Bizzarrini worked in close cooperation with Bertone’s Giorgetto Giugiaro to sculpt the A3/C’s aluminum skin. Being a racing car, the main priority was to create as little frontal area as possible, but nevertheless the result was quite pleasing to the eye. Fabricated by Piero Drogo’s Sports Cars of Modena, the light alloy bodywork was riveted onto the chassis to form a combined monocoque with the frame.
Production began in early 1964 and the earliest customer cars were delivered soon after, one of the first (chassis B 0202) contesting the Sebring 12 Hours in March and making the A3/C’s competitive debut. Over the next eighteen months, Corsa’s racked up several important results including back-to-back class wins in the 1964 and 1965 Le Mans 24 Hour races.
Despite this promise on the track, relations between Renzo Rivolta and Giotto Bizzarrini had broken down. By August 1965, their association was finally terminated after A3/C production had barely reached thirty examples.
While marketed at the expense of Iso, Bizzarrini had supplied nearly all the aforementioned A3/C’s with Bizzarrini Livorno badges, this after registering the dual model Grifo designation for himself. Understandably, Rivolta was more than a little disgruntled and the two men split, Rivolta acquiring the rights to the Grifo name for use on his forthcoming A3/L. In return, Bizzarrini was given enough component parts to construct fifty vehicles and the sole rights to build the A3/C under whatever name he desired.
Once Bizzarrini was in charge of building and marketing the A3/C himself, one of his first acts was to rename it the Bizzarrini 5300 GT in Strada or Corsa trim, although customers could have some degree of cross-over if they so wished.
As a manufacturer in his own right, however, Bizzarrini struggled to make money and by the middle of 1968, the firm went into receivership, closing down for good in 1969 after producing 67 5300 GT Stradas and probably no more than two Corsas.
1967 Bizzarrini 5300 GT Strada For Sale
Details: Seller Cars International Kensington does not list an asking price. Car is located in the U.K.
Seller Comments: “Bizzarrini 5300 GT Strada, chassis no. IA3 0264 is finished in red with black interior and according to Jack Koobs de Hartog, the keeper of the European Bizzarrini Register has a continuous ownership history including we are led to believe Bruce McLaren. Chassis number IA3 0264 is described as being completely correct and is ready to participate in the very best historic events on the planet.”

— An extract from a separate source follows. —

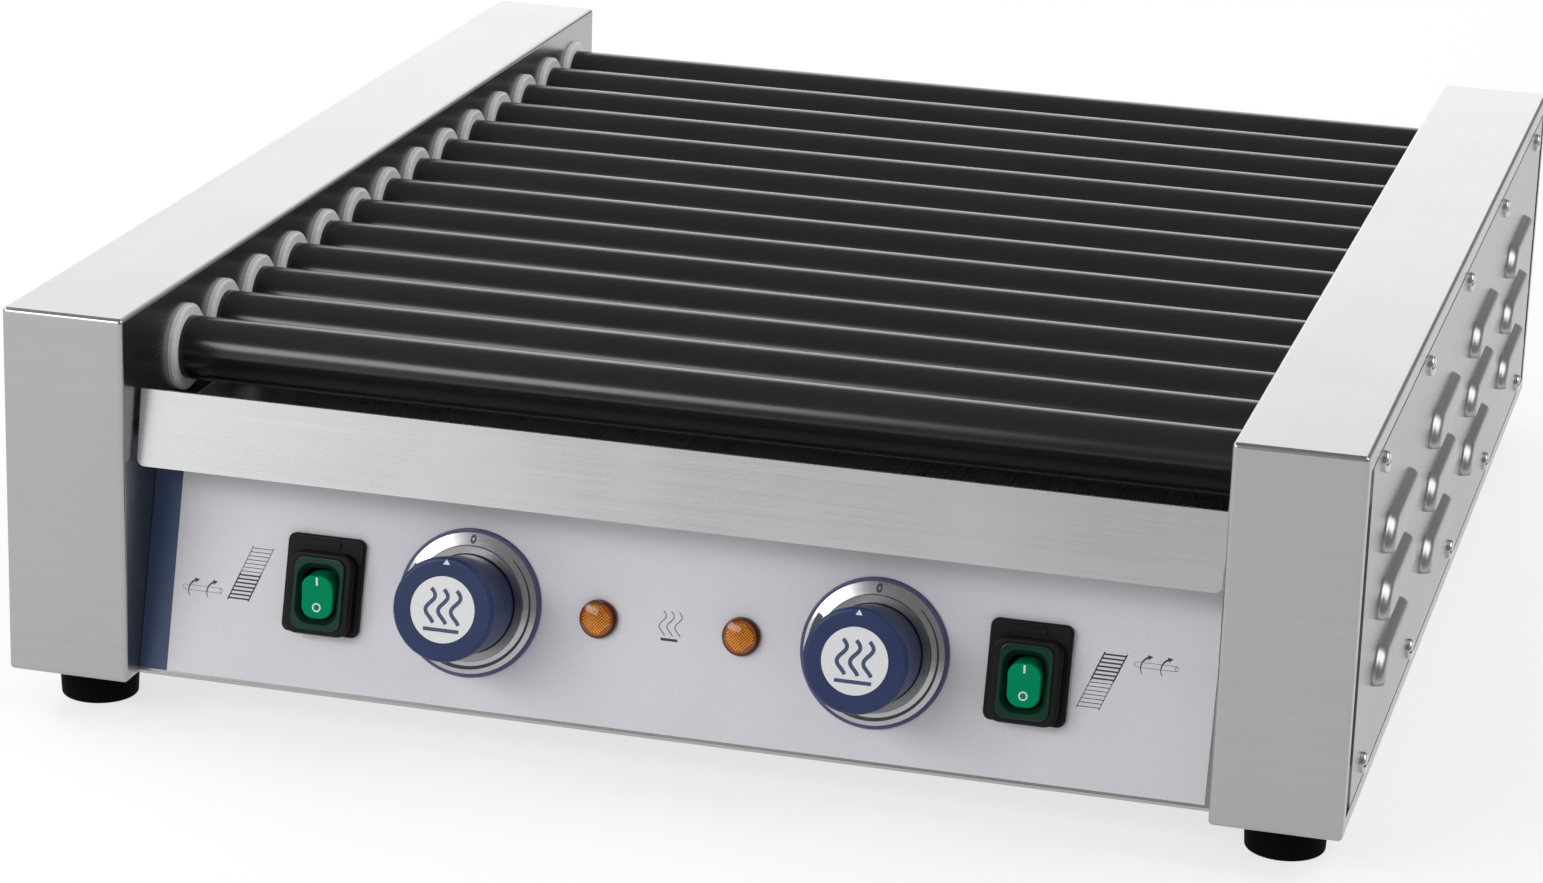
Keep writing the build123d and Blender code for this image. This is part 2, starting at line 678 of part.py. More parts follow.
def drip_tray():
    """The slide-out tray under the rollers with its sloping front lip."""
    hem_height = 9
    lip = block(-LIP_HALF, LIP_HALF, 0, LIP_HEIGHT, -SHEET, 0)
    lower = lip.edges().filter_by(Axis.Z).group_by(Axis.Y)[0]
    lip = fillet(lower, LIP_CORNER)
    hem = block(
        -LIP_HALF, LIP_HALF, LIP_HEIGHT - hem_height, LIP_HEIGHT, -2 * SHEET, -SHEET / 2
    )
    floor_top = TRAY_FLOOR + SHEET
    front = LIP_Y + (TRAY_FLOOR - LIP_Z) * math.tan(math.radians(LIP_TILT)) + 0.3
    pieces = [
        LIP * hem,
        block(-TRAY_HALF, TRAY_HALF, front, TRAY_BACK, TRAY_FLOOR, floor_top),
        block(-TRAY_HALF, TRAY_HALF, TRAY_BACK - SHEET, TRAY_BACK, TRAY_FLOOR, TRAY_RIM),
    ]
    for side in (-1, 1):
        edge = side * (TRAY_HALF - SHEET / 2)
        wall = block(
            edge - SHEET / 2, edge + SHEET / 2, front + 1.5, TRAY_BACK, TRAY_FLOOR, TRAY_RIM
        )
        pieces.append(wall)
    return merged(LIP * lip, pieces)


def tray_rail():
    """The angle on the right inner wall that carries the tray."""
    top = TRAY_FLOOR - 0.3
    front, back = -242, 268
    shelf = block(WALL_OUT - 15, WALL_OUT, front, back, top - SHEET, top)
    leg = block(WALL_OUT - SHEET, WALL_OUT, front, back, top - 12, top)
    return merged(shelf, [leg])


def rear_panel():
    """The stepped rear sheet: vent slots low down, a guard behind the last roller on top."""
    low_in, high_in = REAR_LOW_Y - SHEET, REAR_HIGH_Y - SHEET
    shelf_in = REAR_SHELF - SHEET
    hem_height = 8
    low = block(-SHEET_HALF, SHEET_HALF, low_in, REAR_LOW_Y, PANEL_Z, REAR_SHELF)
    shelf = block(-SHEET_HALF, SHEET_HALF, low_in, REAR_HIGH_Y, shelf_in, REAR_SHELF)
    guard = block(-SHEET_HALF, SHEET_HALF, high_in, REAR_HIGH_Y, shelf_in, REAR_TOP)
    hem = block(
        -SHEET_HALF, SHEET_HALF, high_in - SHEET, high_in + SHEET / 2, REAR_TOP - hem_height, REAR_TOP
    )
    slot = Rot(90, 0, 0) * rounded(46, 4, 1.9, -5, 5)
    slots = [
        Pos(column * 62, REAR_LOW_Y, 44 + row * 11) * slot for column in range(3) for row in range(5)
    ]
    gland_hole = rod_y(GLAND_THREAD_R + 0.05, low_in - 1, REAR_LOW_Y + 1, GLAND_X, GLAND_Z)
    return merged(low, [shelf, guard, hem]) - slots - gland_hole


def base_pan():
    """The bottom sheet between the housings with vent slots and upturned sides."""
    front, back = PANEL_Y + 3, REAR_LOW_Y - SHEET - FIT_GAP
    side_height = 12
    floor = block(-SHEET_HALF, SHEET_HALF, front, back, BASE_Z, BASE_Z + SHEET)
    edge = SHEET_HALF - SHEET / 2
    wall = block(-SHEET / 2, SHEET / 2, front + 12, back, BASE_Z, BASE_Z + side_height)
    slot = Pos(0, 0, BASE_Z) * rounded(70, 5, 2.4, -3, 3)
    slots = [
        Pos(column * 110, row * 14, 0) * slot for column in (-1, 0, 1) for row in range(-7, 8)
    ]
    return merged(floor, [Pos(side * edge, 0, 0) * wall for side in (-1, 1)]) - slots


def foot(x, y):
    """A tapered rubber foot, hollow under its screw."""
    shape = Pos(x, y, FOOT_HEIGHT / 2) * Cone(FOOT_BOTTOM_R, FOOT_TOP_R, FOOT_HEIGHT)
    shape = fillet(shape.edges().sort_by(Axis.Z)[0], 1.0)
    hollow = rod_z(7, -1, FOOT_WEB, x, y)
    return shape - hollow - rod_z(FOOT_HOLE_R, FOOT_WEB - 1, FOOT_HEIGHT + 1, x, y)


def foot_screw(x, y):
    """The screw that holds a foot to the housing's floor, with its nut."""
    head_low = FOOT_WEB - 3
    head = fillet(rod_z(5.0, head_low, FOOT_WEB, x, y).edges().sort_by(Axis.Z)[0], 1.0)
    shank = rod_z(FOOT_HOLE_R - FIT_GAP, FOOT_WEB - 0.5, CASE_BOTTOM + 9, x, y)
    nut = Pos(x, y, CASE_BOTTOM + SHEET) * extrude(RegularPolygon(4.6, 6), 4)
    recess = block(x - 3, x + 3, y - 0.6, y + 0.6, head_low - 1, head_low + 1.2)
    return merged(head, [shank, nut]) - recess


def cable_gland():
    """A screwed cable inlet through the rear panel."""
    thread_end, dome_end = -12, 17
    hexagon = Rot(90, 0, 0) * extrude(RegularPolygon(12, 6), -5)
    dome = fillet(rod_y(10.4, 4, dome_end).edges().sort_by(Axis.Y)[-1], 3)
    thread = rod_y(GLAND_THREAD_R, thread_end, 1)
    nut = Pos(0, -SHEET, 0) * Rot(90, 0, 0) * extrude(RegularPolygon(12, 6), 4)
    bore = rod_y(GLAND_BORE_R, thread_end - 1, dome_end + 1)
    return Pos(GLAND_X, REAR_LOW_Y, GLAND_Z) * (merged(hexagon, [dome, thread, nut]) - bore)


def terminal_block():
    """The screw terminals that the supply wires end in, on the base pan."""
    ways, pitch, half_depth, height = 6, 12, 10, 20
    base = BASE_Z + SHEET
    centre_y = REAR_LOW_Y - 38
    centres = [GLAND_X + (way - (ways - 1) / 2) * pitch for way in range(ways)]
    half = ways * pitch / 2
    shape = block(
        GLAND_X - half, GLAND_X + half, centre_y - half_depth, centre_y + half_depth, base, base + height
    )
    shape = fillet(shape.edges().filter_by(Axis.Y), 1.5)
    wells = [rod_z(3, base + 9, base + height + 1, x, centre_y) for x in centres]
    ends = (centre_y - half_depth - 1, centre_y + half_depth + 1)
    mouths = [rod_y(2.5, *ends, x, base + 6) for x in centres]
    return shape - wells - mouths


# ---------------------------------------------------------------- all the files


def both_sides(shape):
    """A piece of the right side with its mirror image, as two solids."""
    return [mirrored(shape), shape]


def main():
    os.makedirs("parts", exist_ok=True)
    sides = (-1, 1)
    corners = [(sx * FOOT_X, sy * FOOT_Y) for sx in sides for sy in sides]

    write("left_housing", mirrored(housing(drive_side=False)))
    write("right_housing", housing(drive_side=True))
    cover = side_cover()
    write("left_side_cover", mirrored(cover))
    write("right_side_cover", cover)
    screws = [cover_screw(y, z) for y, z in screw_places()]
    write("cover_screws", *screws, *[mirrored(screw) for screw in screws])

    for index in range(ROLLERS):
        number = f"{index + 1:02d}"
        write("roller_" + number, roller(roller_y(index)))
        write("roller_sprocket_" + number, roller_sprocket(roller_y(index)))
    bushings = [bushing(roller_y(index)) for index in range(ROLLERS)]
    write("roller_bushings", *bushings, *[mirrored(bush) for bush in bushings])
    write("heating_elements", *[heating_element(roller_y(index)) for index in range(ROLLERS)])
    write("element_brackets", *both_sides(element_bracket()))

    front_y, rear_y = drive_places()
    write("front_drive_sprocket", *drive_sprocket(front_y))
    write("rear_drive_sprocket", *drive_sprocket(rear_y))
    write("gear_motors", gear_motor(front_y), gear_motor(rear_y))
    write("drive_chains", chain(0), chain(GROUP))

    write("front_panel", front_panel())
    write("panel_label", panel_label())
    write("switch_frames", *[switch_frame(side * SWITCH_X) for side in sides])
    write("switch_boots", *[switch_boot(side * SWITCH_X) for side in sides])
    write("left_rocker", rocker(-SWITCH_X))
    write("right_rocker", rocker(SWITCH_X))
    write("dial_skirts", *[dial_skirt(side * KNOB_X) for side in sides])
    write("dial_rings", *[dial_ring(side * KNOB_X) for side in sides])
    write("left_knob", *knob(-KNOB_X))
    write("right_knob", *knob(KNOB_X))
    write("thermostats", *[thermostat(side * KNOB_X) for side in sides])
    write("pilot_lamps", *[pilot_lamp(side * LAMP_X) for side in sides])

    write("drip_tray", drip_tray())
    write("tray_rails", *both_sides(tray_rail()))
    write("rear_panel", rear_panel())
    write("base_pan", base_pan())
    write("feet", *[foot(x, y) for x, y in corners])
    write("foot_screws", *[foot_screw(x, y) for x, y in corners])
    write("cable_gland", cable_gland())
    write("terminal_block", terminal_block())


main()
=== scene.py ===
import json
import math

import bmesh
import bpy
from mathutils import Matrix, Vector


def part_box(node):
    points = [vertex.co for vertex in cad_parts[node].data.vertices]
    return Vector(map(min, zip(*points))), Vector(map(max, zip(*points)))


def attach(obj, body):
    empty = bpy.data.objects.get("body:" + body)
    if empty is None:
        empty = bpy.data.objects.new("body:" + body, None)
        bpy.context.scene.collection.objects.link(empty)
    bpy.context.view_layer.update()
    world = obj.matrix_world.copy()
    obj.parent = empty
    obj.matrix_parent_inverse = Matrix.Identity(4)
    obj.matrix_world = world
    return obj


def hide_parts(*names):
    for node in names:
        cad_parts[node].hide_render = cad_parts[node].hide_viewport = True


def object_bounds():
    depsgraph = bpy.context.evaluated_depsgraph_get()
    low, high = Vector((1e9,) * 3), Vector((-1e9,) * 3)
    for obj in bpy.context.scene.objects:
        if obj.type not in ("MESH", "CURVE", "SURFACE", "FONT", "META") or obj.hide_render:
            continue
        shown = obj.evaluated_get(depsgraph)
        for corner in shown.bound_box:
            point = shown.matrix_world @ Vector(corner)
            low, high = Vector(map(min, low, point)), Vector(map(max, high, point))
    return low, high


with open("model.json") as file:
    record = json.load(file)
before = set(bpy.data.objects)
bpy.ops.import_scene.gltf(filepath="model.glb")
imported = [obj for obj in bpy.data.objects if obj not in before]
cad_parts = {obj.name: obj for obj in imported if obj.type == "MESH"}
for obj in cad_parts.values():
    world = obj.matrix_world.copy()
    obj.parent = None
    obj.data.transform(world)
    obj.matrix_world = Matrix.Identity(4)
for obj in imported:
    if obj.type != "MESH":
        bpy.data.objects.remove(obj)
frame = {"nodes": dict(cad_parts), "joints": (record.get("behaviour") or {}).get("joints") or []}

MM = 0.001
CAD_LOW, CAD_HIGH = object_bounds()
NODES = frame["nodes"]
JOINTS = {joint["name"]: joint for joint in frame["joints"]}

# The middle between the side housings, halfway up
AIM = (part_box("left_housing")[0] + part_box("right_housing")[1]) / 2
AIM.z = (CAD_LOW.z + CAD_HIGH.z) / 2

# Camera: angles in degrees, lengths in metres
CAMERA_AZIMUTH = 14.76
CAMERA_ELEVATION = 17.83
CAMERA_ROLL = 1.83
CAMERA_DISTANCE = 1.933
CAMERA_LENS = 104.8
CAMERA_ASIDE = -0.0346
CAMERA_RAISED = -0.0298

# Thickness of printed marks, width of the navy band and radius of a lamp, in millimetres
INK = 0.05
BAND_WIDTH = 11.3
LAMP_R = 7.4

# How far a lamp's dome and its prisms stay inside the lamp's edge
DOME_RIM = 1.2
PRISM_RIM = 2.4

# How far over the panel the search for a face starts
PROBE_HEIGHT = 60

# How far a steel face must look forward or back for its grain to run along X
FACING_FRONT = 0.6

# Louvres in the side covers, in millimetres; the profile is inset from the edge, then height
COVER_SHEET = 1.0
LOUVRE_COLUMNS = (-1.5, -0.5, 0.5, 1.5)
LOUVRE_PITCH = 132.0
LOUVRE_ROWS = (56.5, 82.5, 108.5)
LOUVRE_LENGTH = 78.0
LOUVRE_HEIGHT = 13.0
LOUVRE_END_STEPS = 10
LOUVRE_PROFILE = ((0, 0), (0.4, 1.2), (1.0, 2.4), (1.9, 3.5), (3.0, 4.05), (4.2, 4.2))

# The two pictograms of each kind: X along the panel, and height over the knobs' row
BED_MARKS = ((-168.5, 0.7, range(7)), (165.3, 0.0, range(7, 14)))
TURNING_MARKS = ((-187.4, -7.3), (185, 7.7))
THIN_LINE = 0.26
BOLD_LINE = 0.62
BOLD_RAIL = 0.5

# On a knob's face: the disc's radius, and the pointer's left and right edges from its foot up
KNOB_DISC_R = 12.6
POINTER = (((-1.3, 17.0), (0, 19.0)), ((1.3, 17.0), (0.02, 19.0)))

# How far a rocker's bar lies above its middle, and its ring below
ROCKER_BAR = 5.0
ROCKER_RING = 5.2

# The heat scale's radius on a dial ring, and where it starts and ends, clockwise from the top
SCALE_R = 24.6
SCALE_START = 42
SCALE_END = 300

# Light that comes through the studio floor, as on a lit table
FLOOR_GLOW = 0.68
FLOOR_HALF = 15.0
WORLD_LIGHT = 0.31

# Soft lights: name, azimuth, elevation, distance, width, height, radiance
SOFT_BOXES = (
    ("back_wall", -165, 15, 2.6, 2.2, 1.6, 1.45),
    ("key", -33, 26, 2.2, 1.5, 0.6, 7.4),
    ("front_fill", -38, 5, 2.2, 1.5, 0.7, 0.85),
    ("left_side", -92, 38, 2.2, 1.6, 1.2, 3.0),
    ("right_side", 92, 45, 2.2, 1.6, 1.6, 2.8),
)


# ---------------------------------------------------------------- material building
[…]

“365 hp, 5,359 cc, Chevrolet Corvette V8 engine, one Carter four barrel carburetor, independent, wishbones, coil springs, telescopic shocks, anti roll bar front suspension, De Dion tube, coil springs, hydraulic shocks, longitudinal struts, anti roll bar rear suspension, four wheel disc brakes.”

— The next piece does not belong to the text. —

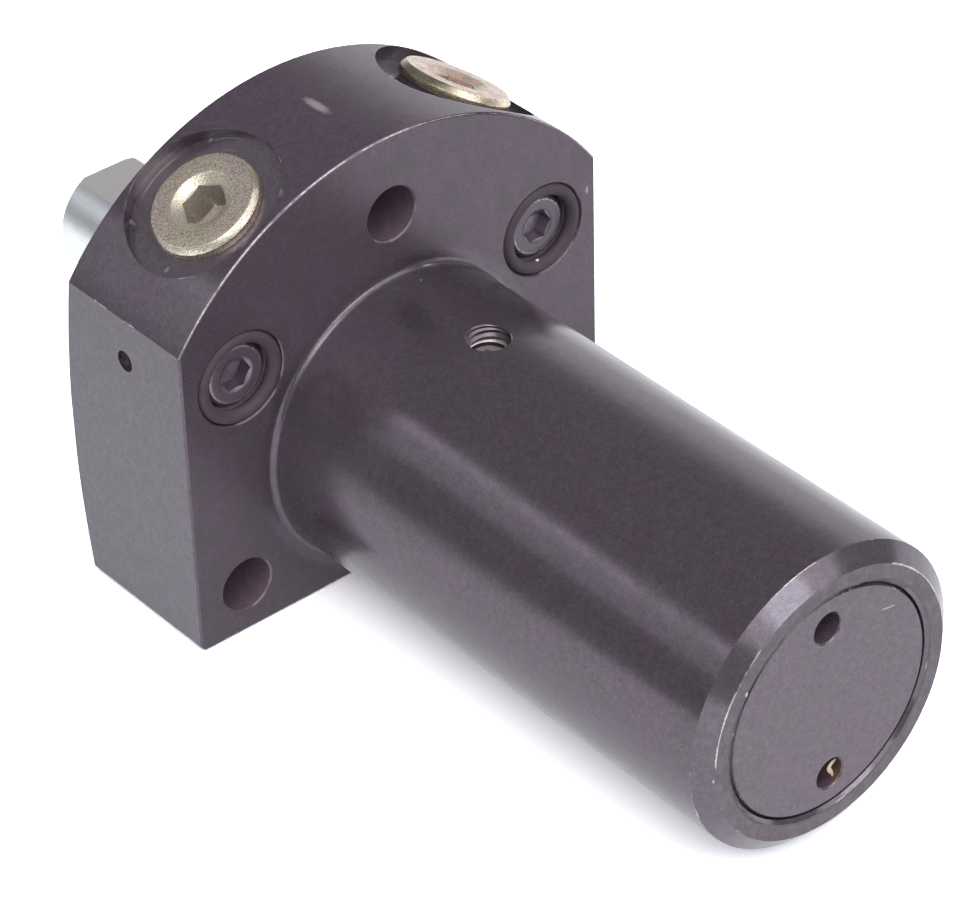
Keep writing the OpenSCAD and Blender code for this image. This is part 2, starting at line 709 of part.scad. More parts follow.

“Today, the car is presented by Cars International in absolutely superb condition and has to be the finest example available for sale.”
Sports Car Digest Comments: The May – August 2008 Cars That Matter price guide advocates a $421,000 – $575,000 range for a Bizzarrini 5300 GT Strada.
From the August 1996 issue of Sports Car Market, “Current value of a “best in the world” Bizzarrini is in the $75,000 range. While Bizzarrinis will always have collector appeal, they will remain a second-tier collectible, and will never accelerate past the market at large. They are reasonably priced at the current time, and should hold their value.”
This is not a dig at SCM, but a look into the way enthusiasts used to view Bizzarrinis only 12 years ago. Fast forward to present day where Bizzarrinis are top-tier collectibles welcomed at car events around the world.
This “finest example” and formerly owned by Bruce McLaren Bizzarrini 5300 GT Strada will not be cheap, but the buyer will own one of the most striking cars of the era, if not of all time. Plus, mechanical replacement parts are available and reasonably priced, allowing for a relatively affordable cost of ownership.